[Modeling code records]
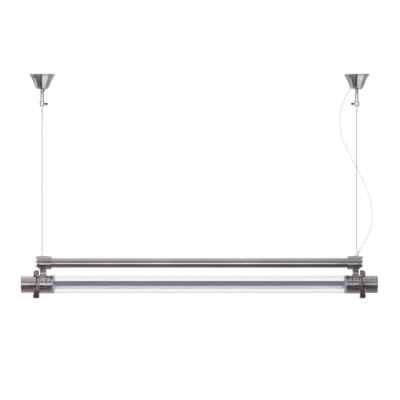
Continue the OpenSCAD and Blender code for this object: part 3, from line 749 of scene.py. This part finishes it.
def strands(x0, z0, z1, r=0.9, pitch=13.0):
    """Seven-strand wire: six laid round a core"""
    k = int((z1 - z0) / 1.3)
    z = np.linspace(z0, z1, k)
    rs = r / 3
    parts = [sweep(np.stack([np.full(3, x0), np.zeros(3), np.linspace(z0, z1, 3)], 1), rs * 1.05, 6)]
    for j in range(6):
        a = 2 * math.pi * (j / 6 + (z - z0) / pitch)
        parts.append(sweep(np.stack([x0 + 2 * rs * np.cos(a), 2 * rs * np.sin(a), z], 1), rs, 6))
    return join(*parts)


def eye_f(z_pin, up, r_disc, r_fer, reach):
    """Pressed eye with a waisted ferrule; up is +1 where the wire leaves upwards"""
    def f(x, y, z):
        x = x - XS
        t = (z - z_pin) * up
        r = rad(x, y)
        ring = smax(rad(x, t) - r_disc, np.abs(y) - 1.6, 0.7)
        ring = smax(ring, -(rad(rad(x, t), y, r_disc + 0.55, 0) - 0.95), 0.3)
        fer = smax(r - r_fer + 0.16 * np.exp(-((t - reach * 0.45) / 0.8) ** 2) + 0.16 * np.exp(-((t - reach * 0.72) / 0.8) ** 2), np.abs(t - (reach + 2) / 2) - (reach - 2) / 2, 0.35)
        d = smin(ring, fer, 0.9)
        d = smax(d, -(rad(x, t) - 1.3), 0.25)
        return smax(d, -smax(r - 0.95, 4.7 - t, 0.1), 0.15)
    return f


def lug_f(x, y, z):
    x = x - XS
    r = rad(x, y)
    t = z - (ZP + 24.25)
    d = box2(t, r, -5, 0.3, -5, 3, 0.2)
    d = smin(d, box2(t, r, -0.3, 1.2, -5, 4.2, 0.35), 0.2)
    fork = smin(rad(x, t, 0, 5) - 3, box2(x, t, -3, 3, 1.0, 5, 0.1), 0.2)
    fork = smax(fork, np.abs(np.abs(y) - 2.85) - 0.75, 0.35)
    d = smin(d, fork, 0.6)
    return smax(d, -(rad(x, t, 0, 5) - 1.15), 0.2)


def pin(x, z, r, half, head, hr):
    """A pin along Y with a turned head at each end"""
    p = [(-half, 0), (-half, hr - 0.5, 0.3), (-half + 0.25, hr, 0.2), (-half + head, hr, 0.15), (-half + head, r, 0.1),
         (half - head, r, 0.1), (half - head, hr, 0.15), (half - 0.25, hr, 0.2), (half, hr - 0.5, 0.3), (half, 0)]
    return lathe(rnd(p), 40, "y", (x, 0, z))


for s, word in ((-1, "left"), (1, "right")):
    cast("stem_tube_" + word, stem_f, (XS - 6.2, -6.2, -103.2), (XS + 6.2, 6.2, -39.8), 0.42, s, "chrome", word + "_stem", ["stem_" + word])
    cast("lock_collar_" + word, lock_f, (XS - 9.1, -8.4, -131.6), (XS + 8.4, 8.4, -97.3), 0.38, s, "chrome", word + "_stem", ["wire_lock_" + word])
    o = piece("knurled_screw_" + word, thumb_screw(s), "black", word + "_thumb_screw", ["thumb_screw_" + word], sharp=30)
    boolean(o, [mirror((np.array(block((XS - 21, -3.4, -108.45), (XS - 19.7, 3.4, -107.55))[0], float), block((0, 0, 0), (1, 1, 1))[1]), s)])
    piece("link_rivet_" + word, pin(s * XS, Z_LINK, 1.25, 4.6, 0.75, 2.0), "chrome", word + "_stem", ["link_pin_" + word])
    piece("wire_strands_" + word, strands(s * XS, Z_EYE + 4.5, Z_LINK - 5), "wire", word + "_wire", ["wire_" + word], sharp=60)
    cast("upper_thimble_" + word, eye_f(Z_LINK, -1, 3.0, 1.75, 12), (XS - 3.2, -1.8, Z_LINK - 12.2), (XS + 3.2, 1.8, Z_LINK + 3.2), 0.24, s,
         "chrome", word + "_wire", ["upper_eye_" + word])
    cast("lower_thimble_" + word, eye_f(Z_EYE, 1, 2.8, 1.7, 11), (XS - 3.0, -1.8, Z_EYE - 3.0), (XS + 3.0, 1.8, Z_EYE + 11.2), 0.24, s,
         "satin", word + "_wire", ["lower_eye_" + word])
    cast("lug_fork_" + word, lug_f, (XS - 4.4, -4.4, ZP + 19.2), (XS + 4.4, 4.4, Z_EYE + 3.2), 0.28, s, "satin", "lamp", ["suspension_lug_" + word])
piece("lug_rivets", join(pin(-XS, Z_EYE, 1.1, 4.0, 0.35, 1.12), pin(XS, Z_EYE, 1.1, 4.0, 0.35, 1.12)), "satin", "lamp", ["lug_pins"])
tail = catmull([(-XS + 5.95, 0, -63), (-XS + 7.2, 0, -60), (-XS + 9.2, 0, -56.5), (-XS + 10.6, 0, -53)], 8)
piece("wire_tail_end", sweep(tail, 1.5, 16, radii=[1.55 - 0.008 * i - 0.05 * (1 + math.sin(i * 1.3)) for i in range(len(tail))]), "black", "left_stem", ["wire_tail"])


# ---------------------------------------------------------------- end brackets, covers, caps
ARM = [(12, 19.0), (19, 17.2), (26, 15.7), (33, 14.5), (40, 14.1), (46, 15.5), (51, 19.0), (56, 24.0)]
arm_z = np.array([ZP - p[0] for p in ARM])[::-1]
arm_w = np.array([p[1] for p in ARM])[::-1]


def flange_f(x, y, z, a, b):
    """U-shaped clamp flange under the glass axis"""
    return smax(box2(y, z, -31, 31, ZL - 50, ZL + 10, 8.0), np.abs(x - (a + b) / 2) - (b - a) / 2, 0.9)


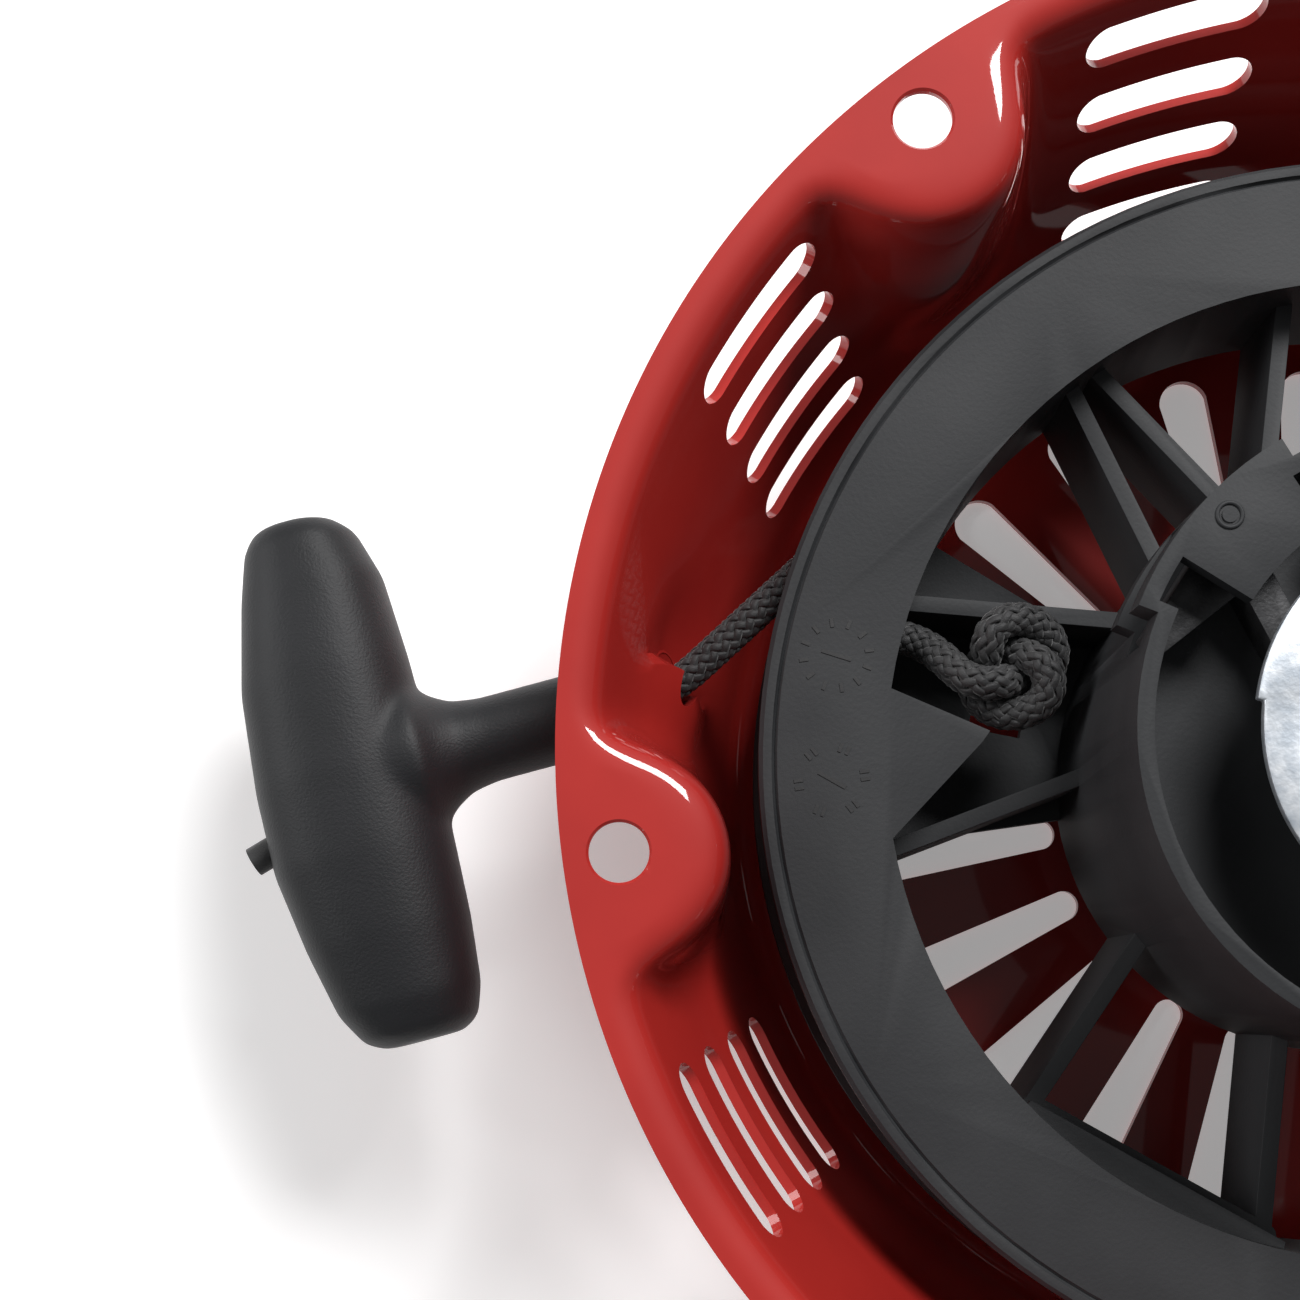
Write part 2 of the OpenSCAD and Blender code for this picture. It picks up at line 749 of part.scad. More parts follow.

Written exercise - Print all of the data exactly as it was given.

Answer to this task -
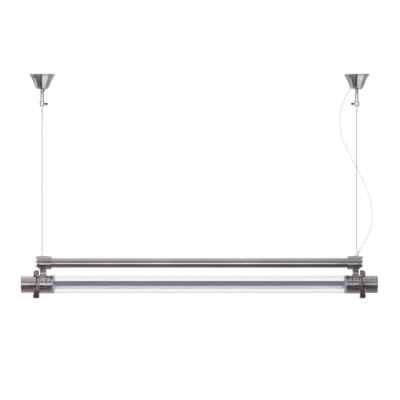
Continue the OpenSCAD and Blender code for this object: part 3, from line 749 of scene.py. This part finishes it.
def strands(x0, z0, z1, r=0.9, pitch=13.0):
    """Seven-strand wire: six laid round a core"""
    k = int((z1 - z0) / 1.3)
    z = np.linspace(z0, z1, k)
    rs = r / 3
    parts = [sweep(np.stack([np.full(3, x0), np.zeros(3), np.linspace(z0, z1, 3)], 1), rs * 1.05, 6)]
    for j in range(6):
        a = 2 * math.pi * (j / 6 + (z - z0) / pitch)
        parts.append(sweep(np.stack([x0 + 2 * rs * np.cos(a), 2 * rs * np.sin(a), z], 1), rs, 6))
    return join(*parts)


def eye_f(z_pin, up, r_disc, r_fer, reach):
    """Pressed eye with a waisted ferrule; up is +1 where the wire leaves upwards"""
    def f(x, y, z):
        x = x - XS
        t = (z - z_pin) * up
        r = rad(x, y)
        ring = smax(rad(x, t) - r_disc, np.abs(y) - 1.6, 0.7)
        ring = smax(ring, -(rad(rad(x, t), y, r_disc + 0.55, 0) - 0.95), 0.3)
        fer = smax(r - r_fer + 0.16 * np.exp(-((t - reach * 0.45) / 0.8) ** 2) + 0.16 * np.exp(-((t - reach * 0.72) / 0.8) ** 2), np.abs(t - (reach + 2) / 2) - (reach - 2) / 2, 0.35)
        d = smin(ring, fer, 0.9)
        d = smax(d, -(rad(x, t) - 1.3), 0.25)
        return smax(d, -smax(r - 0.95, 4.7 - t, 0.1), 0.15)
    return f


def lug_f(x, y, z):
    x = x - XS
    r = rad(x, y)
    t = z - (ZP + 24.25)
    d = box2(t, r, -5, 0.3, -5, 3, 0.2)
    d = smin(d, box2(t, r, -0.3, 1.2, -5, 4.2, 0.35), 0.2)
    fork = smin(rad(x, t, 0, 5) - 3, box2(x, t, -3, 3, 1.0, 5, 0.1), 0.2)
    fork = smax(fork, np.abs(np.abs(y) - 2.85) - 0.75, 0.35)
    d = smin(d, fork, 0.6)
    return smax(d, -(rad(x, t, 0, 5) - 1.15), 0.2)


def pin(x, z, r, half, head, hr):
    """A pin along Y with a turned head at each end"""
    p = [(-half, 0), (-half, hr - 0.5, 0.3), (-half + 0.25, hr, 0.2), (-half + head, hr, 0.15), (-half + head, r, 0.1),
         (half - head, r, 0.1), (half - head, hr, 0.15), (half - 0.25, hr, 0.2), (half, hr - 0.5, 0.3), (half, 0)]
    return lathe(rnd(p), 40, "y", (x, 0, z))


for s, word in ((-1, "left"), (1, "right")):
    cast("stem_tube_" + word, stem_f, (XS - 6.2, -6.2, -103.2), (XS + 6.2, 6.2, -39.8), 0.42, s, "chrome", word + "_stem", ["stem_" + word])
    cast("lock_collar_" + word, lock_f, (XS - 9.1, -8.4, -131.6), (XS + 8.4, 8.4, -97.3), 0.38, s, "chrome", word + "_stem", ["wire_lock_" + word])
    o = piece("knurled_screw_" + word, thumb_screw(s), "black", word + "_thumb_screw", ["thumb_screw_" + word], sharp=30)
    boolean(o, [mirror((np.array(block((XS - 21, -3.4, -108.45), (XS - 19.7, 3.4, -107.55))[0], float), block((0, 0, 0), (1, 1, 1))[1]), s)])
    piece("link_rivet_" + word, pin(s * XS, Z_LINK, 1.25, 4.6, 0.75, 2.0), "chrome", word + "_stem", ["link_pin_" + word])
    piece("wire_strands_" + word, strands(s * XS, Z_EYE + 4.5, Z_LINK - 5), "wire", word + "_wire", ["wire_" + word], sharp=60)
    cast("upper_thimble_" + word, eye_f(Z_LINK, -1, 3.0, 1.75, 12), (XS - 3.2, -1.8, Z_LINK - 12.2), (XS + 3.2, 1.8, Z_LINK + 3.2), 0.24, s,
         "chrome", word + "_wire", ["upper_eye_" + word])
    cast("lower_thimble_" + word, eye_f(Z_EYE, 1, 2.8, 1.7, 11), (XS - 3.0, -1.8, Z_EYE - 3.0), (XS + 3.0, 1.8, Z_EYE + 11.2), 0.24, s,
         "satin", word + "_wire", ["lower_eye_" + word])
    cast("lug_fork_" + word, lug_f, (XS - 4.4, -4.4, ZP + 19.2), (XS + 4.4, 4.4, Z_EYE + 3.2), 0.28, s, "satin", "lamp", ["suspension_lug_" + word])
piece("lug_rivets", join(pin(-XS, Z_EYE, 1.1, 4.0, 0.35, 1.12), pin(XS, Z_EYE, 1.1, 4.0, 0.35, 1.12)), "satin", "lamp", ["lug_pins"])
tail = catmull([(-XS + 5.95, 0, -63), (-XS + 7.2, 0, -60), (-XS + 9.2, 0, -56.5), (-XS + 10.6, 0, -53)], 8)
piece("wire_tail_end", sweep(tail, 1.5, 16, radii=[1.55 - 0.008 * i - 0.05 * (1 + math.sin(i * 1.3)) for i in range(len(tail))]), "black", "left_stem", ["wire_tail"])


# ---------------------------------------------------------------- end brackets, covers, caps
ARM = [(12, 19.0), (19, 17.2), (26, 15.7), (33, 14.5), (40, 14.1), (46, 15.5), (51, 19.0), (56, 24.0)]
arm_z = np.array([ZP - p[0] for p in ARM])[::-1]
arm_w = np.array([p[1] for p in ARM])[::-1]


def flange_f(x, y, z, a, b):
    """U-shaped clamp flange under the glass axis"""
    return smax(box2(y, z, -31, 31, ZL - 50, ZL + 10, 8.0), np.abs(x - (a + b) / 2) - (b - a) / 2, 0.9)


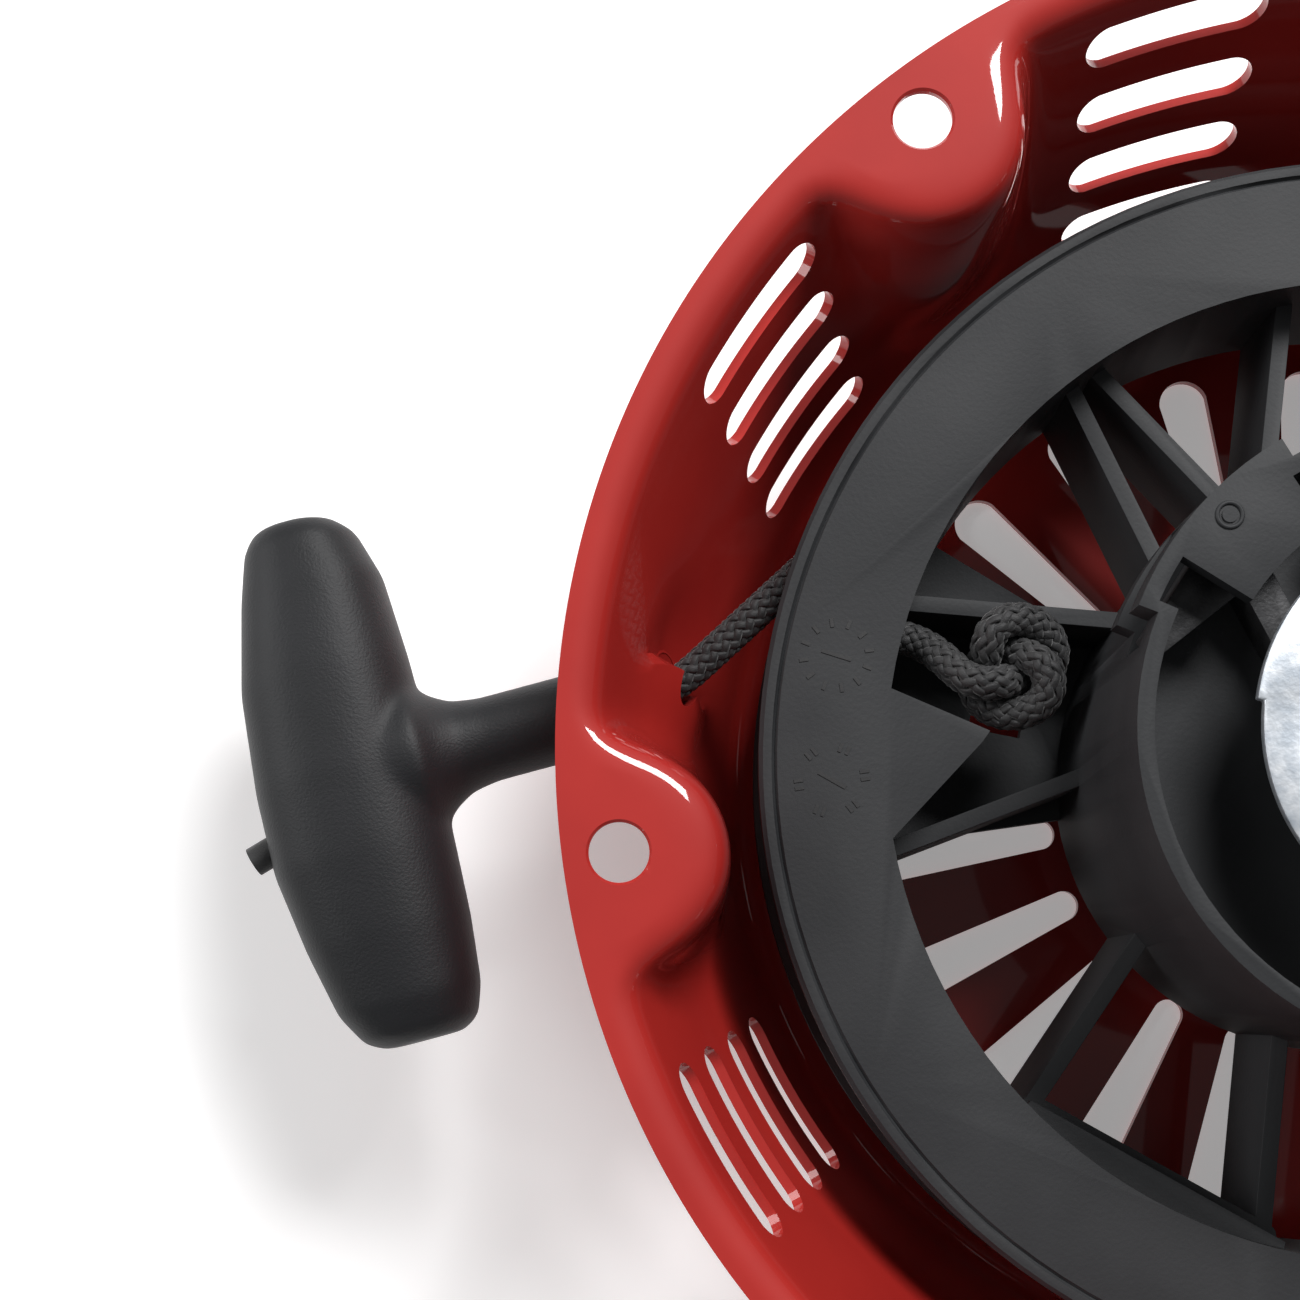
Write part 2 of the OpenSCAD and Blender code for this picture. It picks up at line 749 of part.scad. More parts follow.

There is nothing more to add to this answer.